Prevent payroll errors from happening by checking the entire process from beginning to end. Whether you’re using a manual timecard or an automated system, it’s better to often check if everything’s running smoothly and accurately.

  1. Let the employees know about payroll policy

Prevent employees taking your time because of misunderstanding payroll policies. Put these policies in paper. Make sure it’s written simply and concisely. Display it or hand out copies so everyone is informed.

Some of the important policies that should be indicated include how the payroll process works, how employees are classified, and how wages and promotions are calculated.

  1. Communicate

Employees may have copies of the payroll policies, but are you sure they fully understand them? That’s why it’s important to talk to them. You can set meetings to talk about these policies and the payroll issues needed to be improved. Be open to the employees’ suggestions.

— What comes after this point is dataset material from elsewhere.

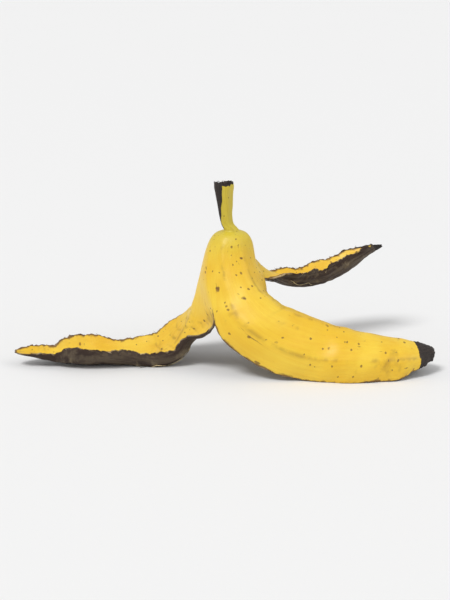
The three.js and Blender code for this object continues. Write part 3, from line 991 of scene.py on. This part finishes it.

  1. Understand your employer’s obligations in payroll tax policies

Know about the payroll tax policies applicable to the business as missing these details may affect the company greatly.

  1. Go paperless

Go eco-friendly and cut expenses at the same time by going paperless. Start by recommending eliminating time cards and other payroll-related printouts by using software that will enable everyone to time in and out, check attendances, and know more payroll information electronically.

  1. Understand accounting

To be able to understand corporate cash flow, you need to be knowledgeable about accounting terms. Having a background in accounting also helps you analyze and calculate every cost made for HR initiatives may it be on budget developments, policy proposals, investments, and performance measurements.

  1. Invest in a payroll software

With payroll software, you can make sure that all records are easily tracked in one place. This is the type of expense that is all worth it and useful for the company as it makes your HR job easier and faster because it simplifies the entire payroll process.

Working in human resources is more than overseeing people assets that will benefit the company. To be more effective and at the same time productive, you as an HR manager should be also familiar with the business side of the company. Your decisions have the power to help cash flow problems and it can easily start with simply being wise in choosing what the company should spend on.